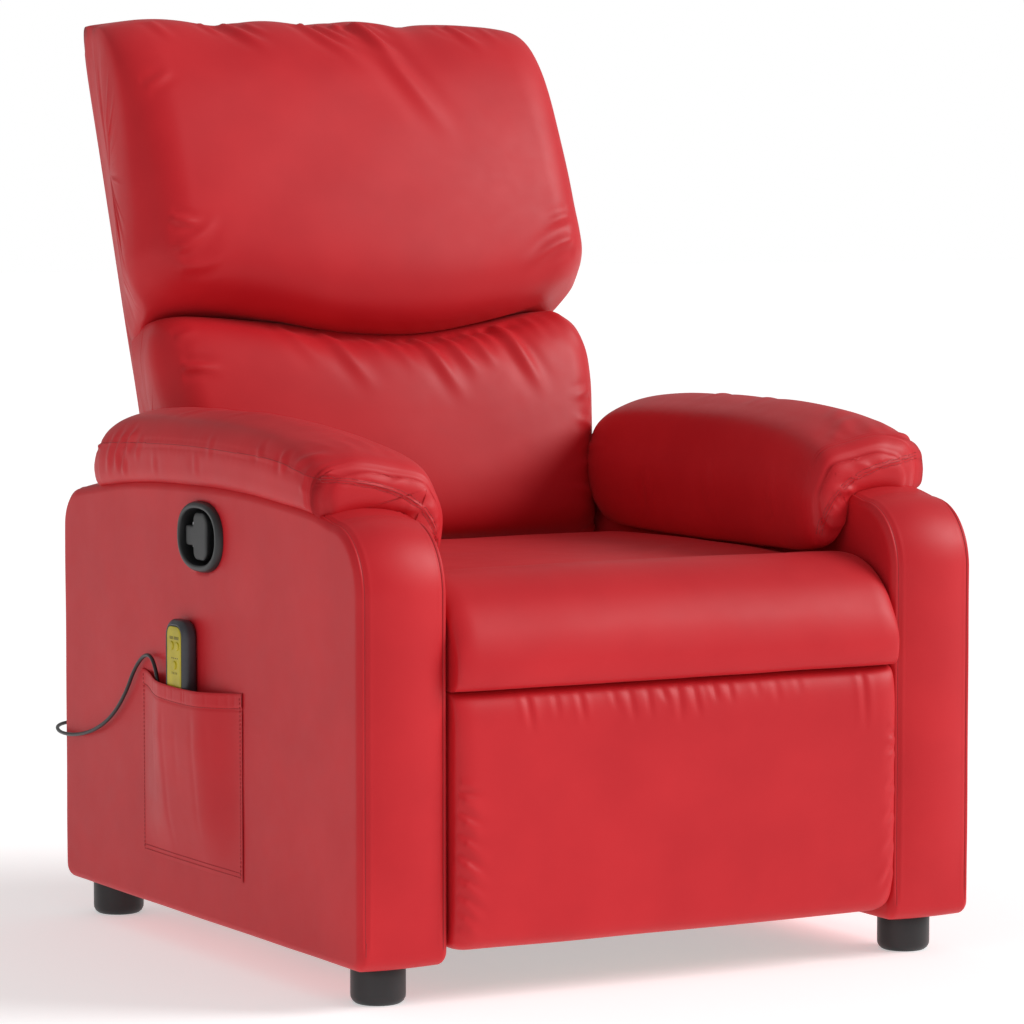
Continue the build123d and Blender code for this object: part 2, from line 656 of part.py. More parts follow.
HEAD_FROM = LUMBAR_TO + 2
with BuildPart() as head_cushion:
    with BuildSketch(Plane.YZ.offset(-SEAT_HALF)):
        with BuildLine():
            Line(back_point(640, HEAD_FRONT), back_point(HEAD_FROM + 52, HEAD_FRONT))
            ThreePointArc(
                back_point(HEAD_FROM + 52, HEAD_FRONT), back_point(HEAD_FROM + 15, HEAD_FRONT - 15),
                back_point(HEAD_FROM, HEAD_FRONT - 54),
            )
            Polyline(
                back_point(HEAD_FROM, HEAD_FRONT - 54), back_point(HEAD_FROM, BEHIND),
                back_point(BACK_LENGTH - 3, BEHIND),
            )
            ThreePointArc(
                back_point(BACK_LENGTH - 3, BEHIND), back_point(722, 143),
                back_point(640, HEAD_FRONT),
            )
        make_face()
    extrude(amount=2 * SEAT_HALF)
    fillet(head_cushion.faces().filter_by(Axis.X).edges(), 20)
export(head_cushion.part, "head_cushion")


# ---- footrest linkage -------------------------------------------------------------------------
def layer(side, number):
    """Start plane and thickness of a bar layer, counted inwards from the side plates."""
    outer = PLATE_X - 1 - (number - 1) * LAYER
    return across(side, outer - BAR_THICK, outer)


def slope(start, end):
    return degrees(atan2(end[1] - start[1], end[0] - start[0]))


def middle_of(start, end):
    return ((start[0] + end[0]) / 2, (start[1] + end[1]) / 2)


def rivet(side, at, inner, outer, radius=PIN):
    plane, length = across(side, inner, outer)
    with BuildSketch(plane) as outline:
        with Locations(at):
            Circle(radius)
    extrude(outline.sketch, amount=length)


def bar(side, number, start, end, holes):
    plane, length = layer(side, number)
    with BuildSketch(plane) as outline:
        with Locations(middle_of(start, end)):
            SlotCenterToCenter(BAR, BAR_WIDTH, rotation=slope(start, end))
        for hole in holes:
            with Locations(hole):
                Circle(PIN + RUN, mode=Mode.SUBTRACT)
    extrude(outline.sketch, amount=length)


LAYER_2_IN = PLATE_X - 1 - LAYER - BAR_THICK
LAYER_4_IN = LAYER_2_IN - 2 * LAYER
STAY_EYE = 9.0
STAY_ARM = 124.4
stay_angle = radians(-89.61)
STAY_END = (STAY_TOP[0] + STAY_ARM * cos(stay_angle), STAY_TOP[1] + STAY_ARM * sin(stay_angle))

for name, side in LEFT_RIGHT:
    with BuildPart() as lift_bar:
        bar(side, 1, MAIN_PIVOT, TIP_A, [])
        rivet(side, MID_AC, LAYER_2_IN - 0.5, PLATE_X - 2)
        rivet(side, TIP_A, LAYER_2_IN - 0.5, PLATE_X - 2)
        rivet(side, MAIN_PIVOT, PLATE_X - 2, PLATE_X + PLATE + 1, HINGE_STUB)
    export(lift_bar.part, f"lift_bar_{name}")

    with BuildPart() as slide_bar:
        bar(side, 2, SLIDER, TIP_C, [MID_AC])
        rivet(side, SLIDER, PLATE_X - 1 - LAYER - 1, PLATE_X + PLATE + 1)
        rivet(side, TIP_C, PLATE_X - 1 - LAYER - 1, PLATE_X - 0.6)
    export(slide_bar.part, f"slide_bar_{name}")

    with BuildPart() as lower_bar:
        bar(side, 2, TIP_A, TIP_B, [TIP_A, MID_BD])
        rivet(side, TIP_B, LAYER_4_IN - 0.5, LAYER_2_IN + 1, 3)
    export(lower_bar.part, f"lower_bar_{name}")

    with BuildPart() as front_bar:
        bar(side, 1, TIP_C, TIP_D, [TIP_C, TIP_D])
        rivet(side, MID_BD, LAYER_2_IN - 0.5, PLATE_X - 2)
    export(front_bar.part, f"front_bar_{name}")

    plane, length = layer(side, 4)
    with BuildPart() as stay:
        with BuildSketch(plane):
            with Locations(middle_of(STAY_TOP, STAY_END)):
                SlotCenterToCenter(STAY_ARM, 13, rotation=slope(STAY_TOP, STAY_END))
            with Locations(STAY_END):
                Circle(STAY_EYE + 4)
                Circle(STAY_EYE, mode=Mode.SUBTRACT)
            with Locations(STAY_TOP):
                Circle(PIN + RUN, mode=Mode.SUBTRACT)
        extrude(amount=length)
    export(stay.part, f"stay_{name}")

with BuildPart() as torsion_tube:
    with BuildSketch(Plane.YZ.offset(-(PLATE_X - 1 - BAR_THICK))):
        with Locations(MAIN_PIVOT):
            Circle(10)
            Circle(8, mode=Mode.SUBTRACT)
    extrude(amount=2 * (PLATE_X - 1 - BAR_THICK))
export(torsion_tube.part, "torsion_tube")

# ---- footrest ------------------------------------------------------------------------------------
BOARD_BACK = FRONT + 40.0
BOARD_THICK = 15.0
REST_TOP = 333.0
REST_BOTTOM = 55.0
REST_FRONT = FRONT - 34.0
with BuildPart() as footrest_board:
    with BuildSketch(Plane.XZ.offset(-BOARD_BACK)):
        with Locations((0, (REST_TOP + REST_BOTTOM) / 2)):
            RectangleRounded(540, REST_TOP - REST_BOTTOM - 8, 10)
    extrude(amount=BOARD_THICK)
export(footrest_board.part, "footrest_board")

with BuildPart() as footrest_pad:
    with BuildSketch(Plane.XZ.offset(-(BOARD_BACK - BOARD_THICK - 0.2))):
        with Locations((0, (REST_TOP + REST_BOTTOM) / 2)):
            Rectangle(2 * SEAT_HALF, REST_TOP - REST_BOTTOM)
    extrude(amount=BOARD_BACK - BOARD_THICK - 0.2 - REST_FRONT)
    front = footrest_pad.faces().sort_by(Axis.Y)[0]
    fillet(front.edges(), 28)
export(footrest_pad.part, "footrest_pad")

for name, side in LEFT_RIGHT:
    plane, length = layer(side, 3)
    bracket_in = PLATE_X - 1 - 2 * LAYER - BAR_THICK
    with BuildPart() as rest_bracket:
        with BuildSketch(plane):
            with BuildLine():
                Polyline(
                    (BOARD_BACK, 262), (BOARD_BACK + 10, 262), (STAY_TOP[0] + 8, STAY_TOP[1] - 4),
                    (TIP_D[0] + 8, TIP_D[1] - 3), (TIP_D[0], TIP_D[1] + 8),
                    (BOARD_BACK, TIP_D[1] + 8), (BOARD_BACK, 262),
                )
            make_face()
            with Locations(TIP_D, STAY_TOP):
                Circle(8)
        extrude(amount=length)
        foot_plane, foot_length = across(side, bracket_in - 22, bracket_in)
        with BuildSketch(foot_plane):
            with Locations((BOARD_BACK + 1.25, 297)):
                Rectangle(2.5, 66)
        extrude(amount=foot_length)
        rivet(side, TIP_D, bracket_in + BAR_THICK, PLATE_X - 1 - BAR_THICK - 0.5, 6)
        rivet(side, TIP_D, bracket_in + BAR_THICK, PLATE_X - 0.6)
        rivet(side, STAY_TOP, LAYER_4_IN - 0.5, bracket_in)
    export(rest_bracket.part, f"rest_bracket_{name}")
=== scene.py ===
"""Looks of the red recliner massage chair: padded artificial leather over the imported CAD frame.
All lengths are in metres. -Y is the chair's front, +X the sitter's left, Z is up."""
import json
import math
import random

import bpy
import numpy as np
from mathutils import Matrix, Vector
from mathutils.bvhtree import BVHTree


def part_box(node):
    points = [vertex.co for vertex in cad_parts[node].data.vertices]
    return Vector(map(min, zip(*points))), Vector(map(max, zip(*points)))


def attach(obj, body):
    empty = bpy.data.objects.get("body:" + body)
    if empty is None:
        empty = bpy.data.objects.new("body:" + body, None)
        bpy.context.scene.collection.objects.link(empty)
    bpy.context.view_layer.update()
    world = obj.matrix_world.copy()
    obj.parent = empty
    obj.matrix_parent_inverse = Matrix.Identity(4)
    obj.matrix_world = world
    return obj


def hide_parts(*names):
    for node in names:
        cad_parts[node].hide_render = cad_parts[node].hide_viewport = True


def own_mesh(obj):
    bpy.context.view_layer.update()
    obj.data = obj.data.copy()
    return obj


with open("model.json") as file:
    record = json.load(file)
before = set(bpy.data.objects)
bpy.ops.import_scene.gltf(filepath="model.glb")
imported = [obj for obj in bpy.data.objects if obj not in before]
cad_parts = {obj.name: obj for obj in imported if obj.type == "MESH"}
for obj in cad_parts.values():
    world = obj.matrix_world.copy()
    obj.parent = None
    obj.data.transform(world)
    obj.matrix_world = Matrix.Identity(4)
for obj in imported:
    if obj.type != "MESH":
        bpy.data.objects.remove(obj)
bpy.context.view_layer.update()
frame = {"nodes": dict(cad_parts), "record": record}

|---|

→ **Job**
Reproduce exactly the lines from the line with "foot_plane, foot_length = across(side, bracket_in" to the line with "obj.data.transform(world)", both end lines included.

→ **Exercise answer**
        foot_plane, foot_length = across(side, bracket_in - 22, bracket_in)
        with BuildSketch(foot_plane):
            with Locations((BOARD_BACK + 1.25, 297)):
                Rectangle(2.5, 66)
        extrude(amount=foot_length)
        rivet(side, TIP_D, bracket_in + BAR_THICK, PLATE_X - 1 - BAR_THICK - 0.5, 6)
        rivet(side, TIP_D, bracket_in + BAR_THICK, PLATE_X - 0.6)
        rivet(side, STAY_TOP, LAYER_4_IN - 0.5, bracket_in)
    export(rest_bracket.part, f"rest_bracket_{name}")
=== scene.py ===
"""Looks of the red recliner massage chair: padded artificial leather over the imported CAD frame.
All lengths are in metres. -Y is the chair's front, +X the sitter's left, Z is up."""
import json
import math
import random

import bpy
import numpy as np
from mathutils import Matrix, Vector
from mathutils.bvhtree import BVHTree


def part_box(node):
    points = [vertex.co for vertex in cad_parts[node].data.vertices]
    return Vector(map(min, zip(*points))), Vector(map(max, zip(*points)))


def attach(obj, body):
    empty = bpy.data.objects.get("body:" + body)
    if empty is None:
        empty = bpy.data.objects.new("body:" + body, None)
        bpy.context.scene.collection.objects.link(empty)
    bpy.context.view_layer.update()
    world = obj.matrix_world.copy()
    obj.parent = empty
    obj.matrix_parent_inverse = Matrix.Identity(4)
    obj.matrix_world = world
    return obj


def hide_parts(*names):
    for node in names:
        cad_parts[node].hide_render = cad_parts[node].hide_viewport = True


def own_mesh(obj):
    bpy.context.view_layer.update()
    obj.data = obj.data.copy()
    return obj


with open("model.json") as file:
    record = json.load(file)
before = set(bpy.data.objects)
bpy.ops.import_scene.gltf(filepath="model.glb")
imported = [obj for obj in bpy.data.objects if obj not in before]
cad_parts = {obj.name: obj for obj in imported if obj.type == "MESH"}
for obj in cad_parts.values():
    world = obj.matrix_world.copy()
    obj.parent = None
    obj.data.transform(world)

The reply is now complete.